* _Problem to solve_: Write out again, unaltered, the lines from the start through the line containing "return [bm.edges.new(pair) for".
BEGIN Dataset excerpt
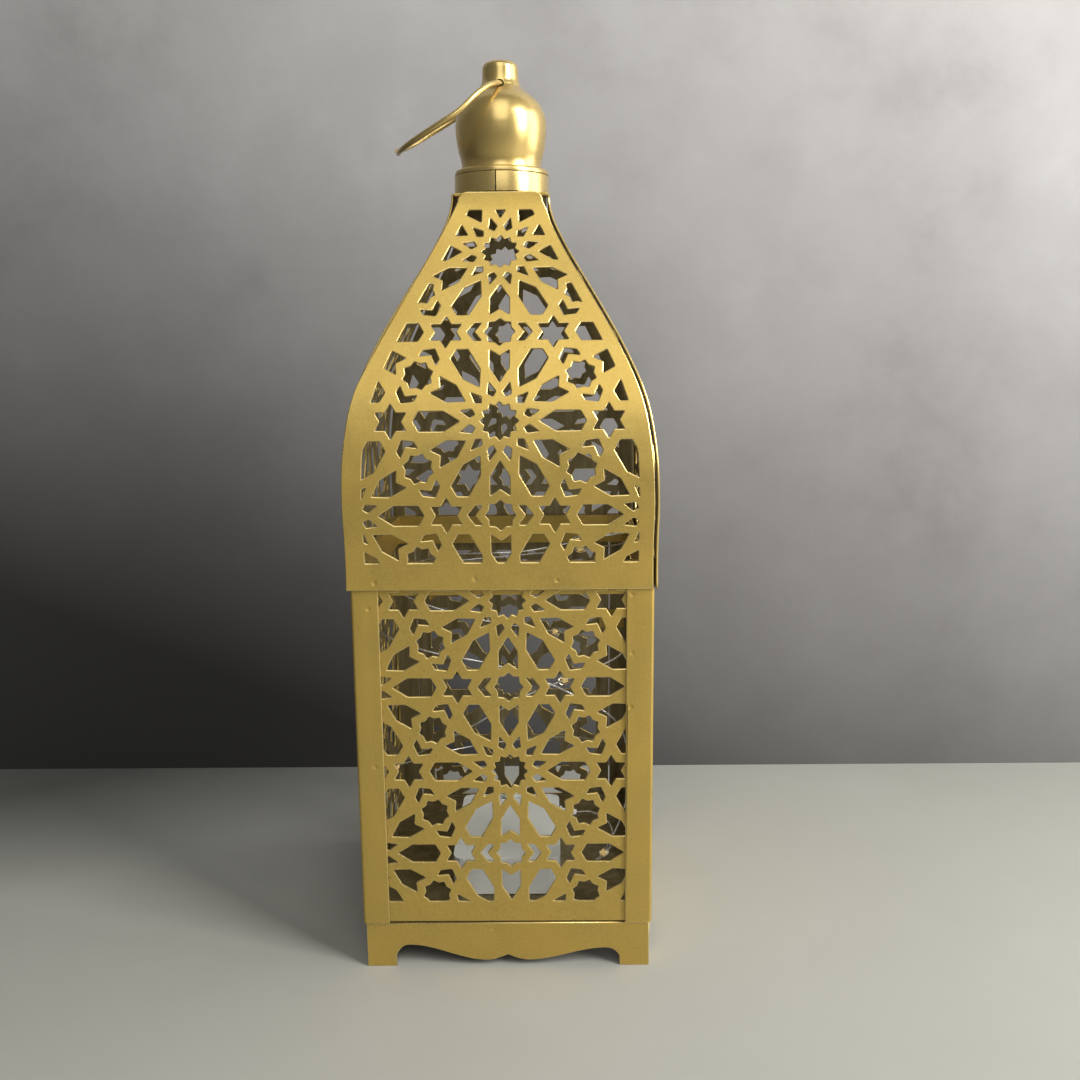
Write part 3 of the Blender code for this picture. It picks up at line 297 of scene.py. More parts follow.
def rounded(ring, radius):
    """The ring with each corner cut back and turned by three points."""
    out = []
    for before, here, after in around([Vector(p) for p in ring]):
        back = before - here
        ahead = after - here
        first = here + back * min(ROUND_SHARE, radius / max(back.length, radius))
        last = here + ahead * min(ROUND_SHARE, radius / max(ahead.length, radius))
        out += [first, 0.25 * first + 0.5 * here + 0.25 * last, last]
    return out


def without_doubles(ring, least=0.00002):
    return [here for before, here, after in around(ring) if (Vector(here) - Vector(before)).length > least]


def mitres(ring):
    """A step outwards at each point of an anticlockwise ring that moves its sides by one."""
    out = []
    for before, here, after in around(ring):
        first = (here - before).normalized()
        second = (after - here).normalized()
        across = Vector((first.y + second.y, -first.x - second.x))
        out.append(across / max(0.45, 1.0 + first.dot(second)))
    return out


def ring_edges(bm, verts):
    return [bm.edges.new(pair) for pair in zip(verts, verts[1:] + verts[:1])]


def pull_ring(bm, edges):
    """Extrudes a ring of edges and returns the new ring's points and edges, and the faces between."""
    made = bmesh.ops.extrude_edge_only(bm, edges=edges)["geom"]
    verts = {g for g in made if isinstance(g, bmesh.types.BMVert)}
    ring = [g for g in made if isinstance(g, bmesh.types.BMEdge) and all(v in verts for v in g.verts)]
    return verts, ring, {face for edge in ring for face in edge.link_faces}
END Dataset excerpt
* _Correct answer_:
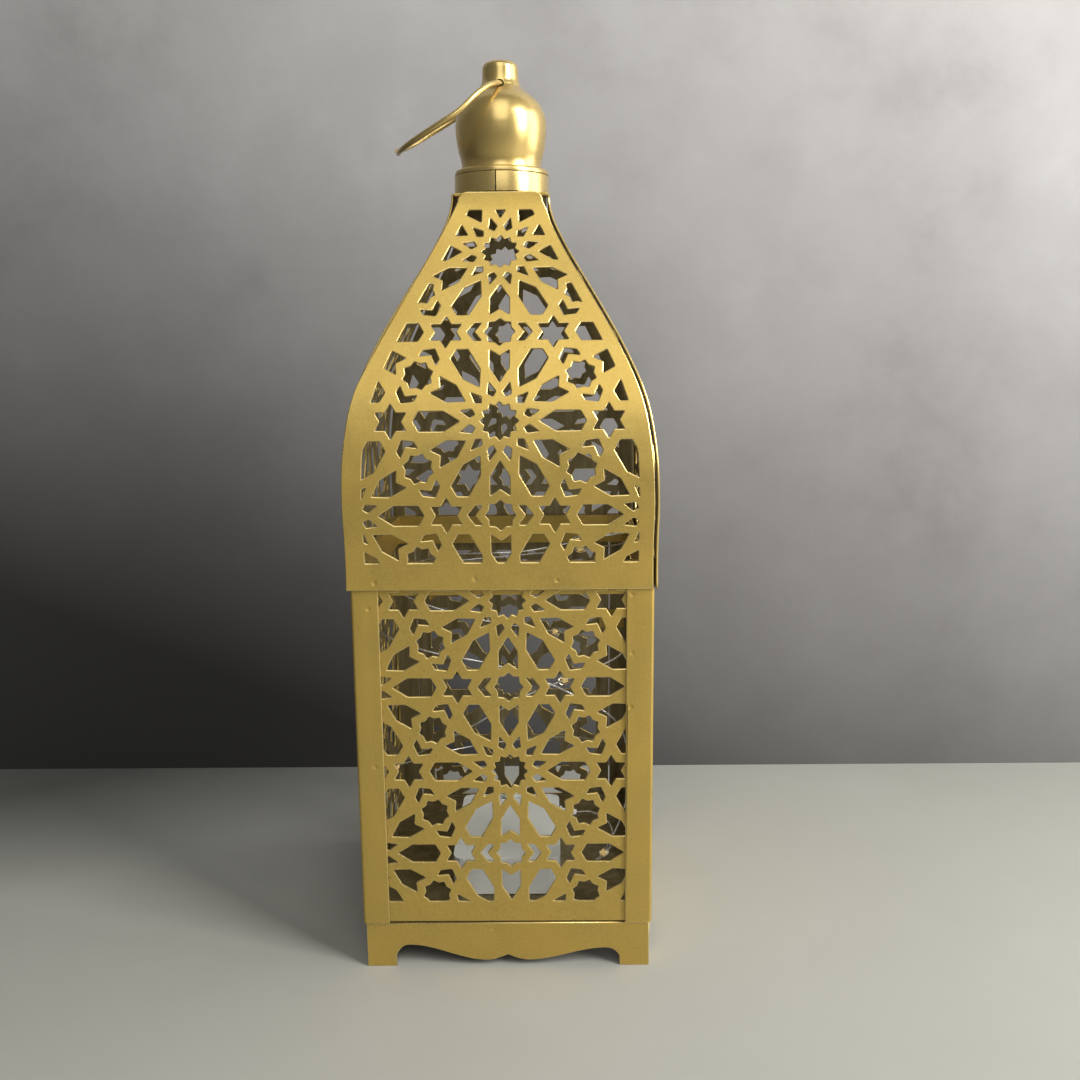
Write part 3 of the Blender code for this picture. It picks up at line 297 of scene.py. More parts follow.
def rounded(ring, radius):
    """The ring with each corner cut back and turned by three points."""
    out = []
    for before, here, after in around([Vector(p) for p in ring]):
        back = before - here
        ahead = after - here
        first = here + back * min(ROUND_SHARE, radius / max(back.length, radius))
        last = here + ahead * min(ROUND_SHARE, radius / max(ahead.length, radius))
        out += [first, 0.25 * first + 0.5 * here + 0.25 * last, last]
    return out


def without_doubles(ring, least=0.00002):
    return [here for before, here, after in around(ring) if (Vector(here) - Vector(before)).length > least]


def mitres(ring):
    """A step outwards at each point of an anticlockwise ring that moves its sides by one."""
    out = []
    for before, here, after in around(ring):
        first = (here - before).normalized()
        second = (after - here).normalized()
        across = Vector((first.y + second.y, -first.x - second.x))
        out.append(across / max(0.45, 1.0 + first.dot(second)))
    return out


def ring_edges(bm, verts):
    return [bm.edges.new(pair) for pair in zip(verts, verts[1:] + verts[:1])]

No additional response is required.